Ivaldo Lemos Junior
Promotor de Justiça do MPDFT
Para Ortega y Gasset, “a vida pública não é apenas política e sim, ao mesmo tempo e até antes, intelectual, moral, econômica e religiosa; compreende todos os hábitos coletivos, inclusive o modo de se vestir e o modo de se divertir”. É fato que gastamos tempo e energia demais falando de assuntos políticos corriqueiros e de políticos profissionais, muitos dos quais pessoas de espírito medíocre e probidade discutível – mas que têm poder para que outras pessoas existam com dignidade ou sem dignidade nenhuma.
O falecido escritor Reinaldo Arenas acusou que os nascidos na sua Cuba nos anos 1940 constituíram “uma geração perdida”: talentos foram desperdiçados nas lavouras de cana-de-açúcar, em guardas inúteis, na claque de discursos intermináveis que “sempre repetiam a mesma cantilena”. Sem sucesso, tentava-se obter um mísero par de sapatos, alugar uma casa na praia, burlar as leis repressivas e “a eterna persecução da polícia e suas prisões”.

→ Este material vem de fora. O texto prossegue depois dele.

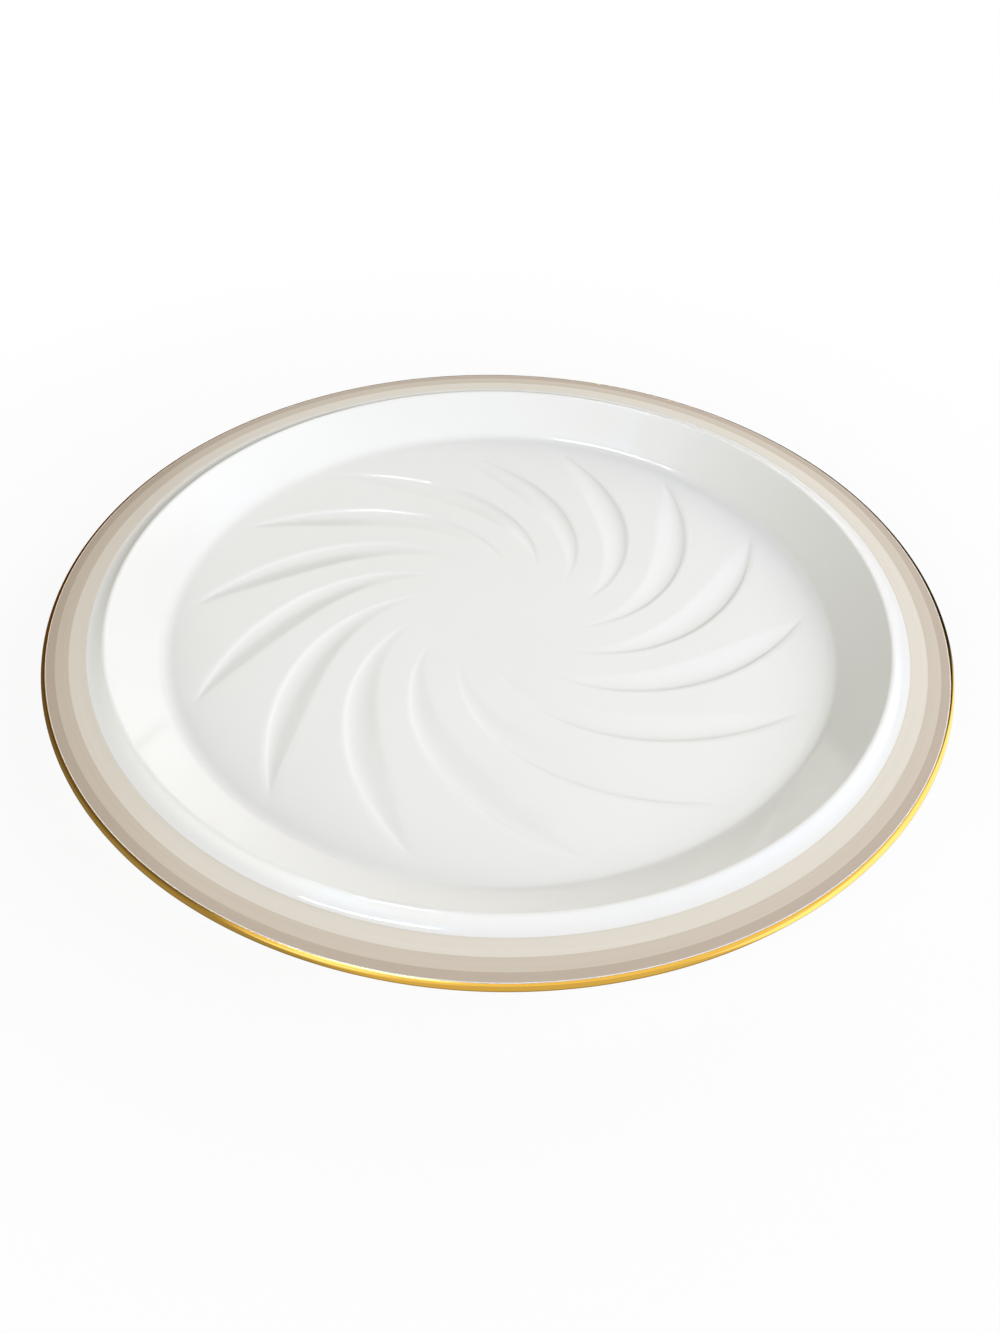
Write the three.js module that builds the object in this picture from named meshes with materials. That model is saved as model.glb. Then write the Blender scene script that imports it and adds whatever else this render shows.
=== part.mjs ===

O que aconteceu? Fuzilamentos, suicídios, alcoolismo, envilecimento. Um poeta foi perseguido e se converteu em espião, para depois cair em desgraça pelo regime - o que é uma morte em vida, pois o sujeito não é mais aceito sequer como acólito de quinta categoria e fenece desumanamente sem o protesto de um desejo contrariado, na expressão de La Boétie (leiam “A festa do Bode”, de Vargas Llosa, e verão). Outro poeta morreu em condições bastante dúbias, “não se sabe se de AIDS ou pela polícia castrista”. O próprio Arenas morreu das duas coisas, enxotado de Mariel como um apátrida faminto e nojento, um verme.
Em comum a todos esses tristes fins, encontra-se a intolerância “à grandeza e à dissidência”, à “manifestação da vida”, ao esforço de redução de tudo à vulgaridade: à “massa”, voltando a Ortega. É a política desalmando a história.